Attempt to install and run InterProScan

kimrutherford commented 2 months ago

From:

https://github.com/pombase/pombase-chado/issues/52#issuecomment-2331756653

Val:

I mailed Interpro to ask if this is possible, but now I started worrying that we have a lot of features from intoPro that incorrect coordinates based on the current Pase sequences (because they are based on UniProt) i.e. everything that has any features does have coordinate changes. This will include InterPro domains but also the coil-coil etc. How much hassle would it be, instead of updating with every InterPro release, to run InterProScan locally a couple of times a year ? I would rather the features were accurate coordinates, but maybe lagging a little bit behind InterPro in content ( because there is never too much new stuff for pombe in a release)

Kim:

Last time I tried to install InterProScan it was too hard and I failed. That was a long time ago though and they now provide a helpful Docker image. I'll give it a go. There will be a bit of downstream work because the output format of InterProScan isn't the same as the XML file from InterPro.
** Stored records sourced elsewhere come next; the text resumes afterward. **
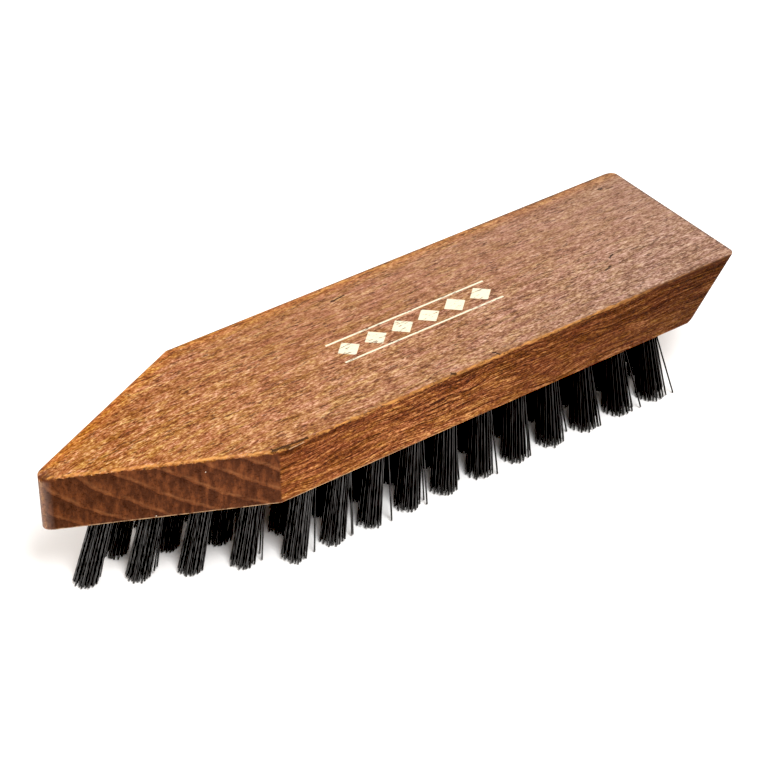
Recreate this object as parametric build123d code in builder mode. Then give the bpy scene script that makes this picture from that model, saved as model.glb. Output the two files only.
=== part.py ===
from build123d import *
import os
from math import atan2, cos, pi, radians, sin, sqrt, tan

# Clothes brush: a pointed beech block with fan-drilled bores, each holding one
# tuft of black nylon that is folded over a flat wire anchor.
# Millimetres, +Z up. The brush stands on its trimmed bristle tips at Z = 0,
# with its nose towards -X and the origin under the middle of its length and width.

# ---------------------------------------------------------------- the block
overall_length = 165.0        # rounded nose tip to the rounded top edge of the rear end
block_width = 43.4
block_thickness = 13.6
nose_half_angle = 25.4        # degrees between each nose face and the centre line
rear_undercut = 12.6          # the rear end leans in by this much at its bottom edge
nose_tip_radius = 2.1
shoulder_radius = 1.5
rear_corner_radius = 1.5
arris_radius = 0.5            # sanded round on every edge

# ---------------------------------------------------------------- the bores
tufts_across = 5              # in a full row; each nose row has one fewer
full_rows = 11
side_margin = 4.15            # outermost bore axis to the side of the block
nose_margin = 16.95           # first bore axis to the sharp corner of the nose
shoulder_margin = 8.4         # shoulder line to the first full row
rear_margin = 10.35           # last full row to the bottom edge of the rear end
set_back = 2.8                # every second tuft of a full row stands this much further back
fan_radius = 276.0            # the bores spread from a point this far above the underside
fan_from_shoulder = 67.8      # shoulder line to the place where the bores stand upright
bore_diameter = 4.5           # across the flats
bore_depth = 8.8
bore_point = 0.8              # height and width of the taper at the bottom of a bore
bore_sides = 8                # a bore and the root packed in it are light regular prisms

# ---------------------------------------------------------------- the tufts
bristle_length = 18.3         # underside of the block to the trimmed tips
root_clearance = 0.05         # packed root to the wall of its bore, all round
fold_thickness = 1.6          # filament lying over the top of the anchor
packed_length = 0.9           # the tuft stays packed this far out of its bore
strand_width = 0.9
strand_gap = 0.2              # least room between strands where they leave the root
strand_inset = 0.1            # corner of an outer strand to the side of the root
tip_spread = 0.75             # the ring of outer strands opens by this much at the tips

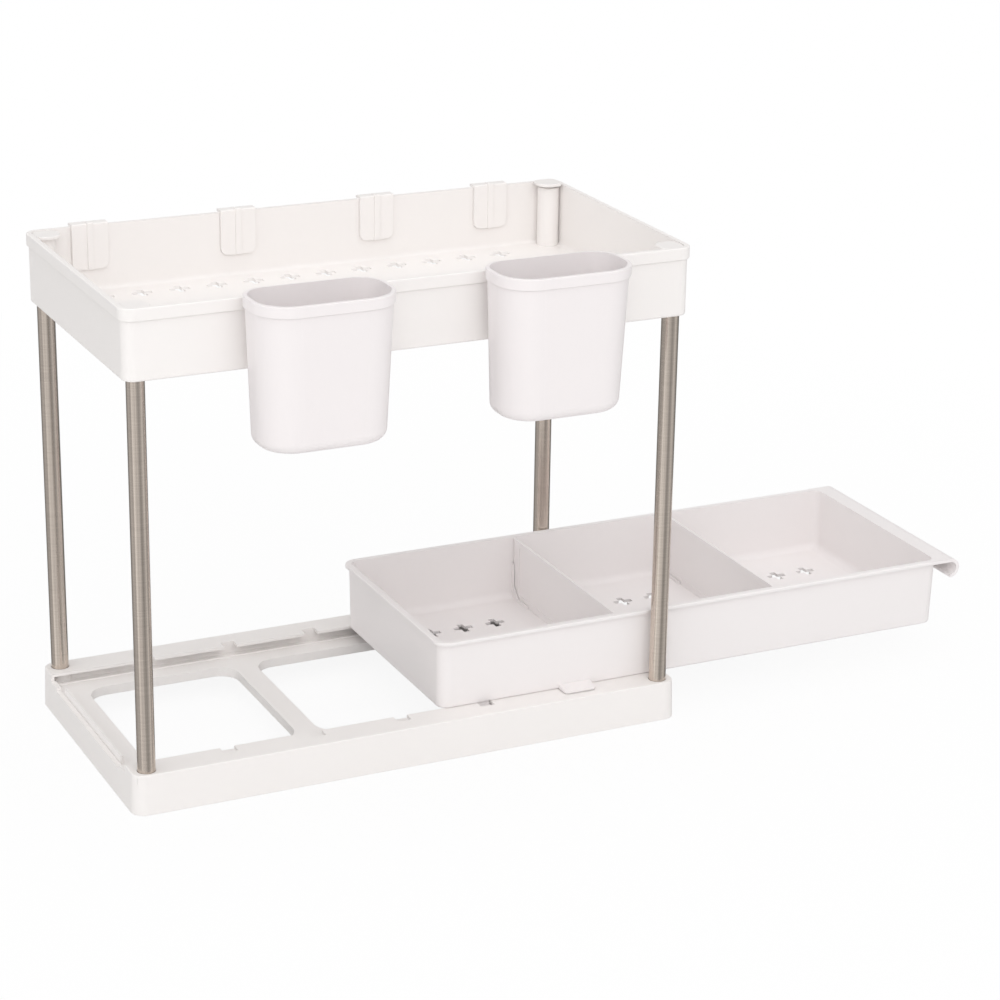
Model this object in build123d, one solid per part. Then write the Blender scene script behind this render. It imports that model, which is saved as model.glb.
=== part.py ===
# Under sink organizer: a standing rack with a pull-out drawer, a tray on four steel
# posts, two hanging cups and four hanging hooks.
# Millimetres. X runs along the long side and the drawer pulls towards +X, +Y is the
# back, +Z is up. The origin is the middle of the base outline on the floor.
import os

from build123d import *

os.makedirs("parts", exist_ok=True)

# Base frame outline and walls
base_length = 400.0
base_width = 206.0
base_height = 28.0
base_draft = 1.0
base_corner_radius = 9.0
base_wall = 2.2
base_edge_radius = 0.8

# Rails along the two long sides of the base and the platform between them
platform_drop = 9.0
lip_inset = 7.0
lip_overhang = 8.0
lip_thickness = 2.0
end_strip_width = 4.3
end_strip_drop = 7.5
end_step_drop = 5.0
end_step_length = 11.5
stop_rib_height = 6.2
stop_rib_thickness = 1.6
stop_rib_length = 121.0
stop_rib_lean = 0.8
bead_height = 1.0
bead_width = 1.4
bead_gap = 0.6

# Three windows through the platform
window_count = 3
window_bar = 15.6
window_end_margin = 21.2
window_side_margin = 36.5
window_radius = 15.0
window_flange_depth = 6.5
window_flange_wall = 2.0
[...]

kimrutherford commented 2 months ago

InterProScan is running now on oliver1 so apologies if Canto or JaponicusDB are a little slow for the next day (or two/three?).

ValWood commented 2 months ago

Wow, it takes that long, phew!

kimrutherford commented 2 months ago

I vastly overestimated how long it would take. It's just finished. :-)

The documentation said:

InterProScan is a computationally expensive program, sometimes taking a couple of minutes to characterise a single sequence.

so I assumed it would take many hours.

One thing that helps the speed is that if the sequence matches something already in InterPro, it just uses those results rather than re-calculating. That seems to have helped a lot.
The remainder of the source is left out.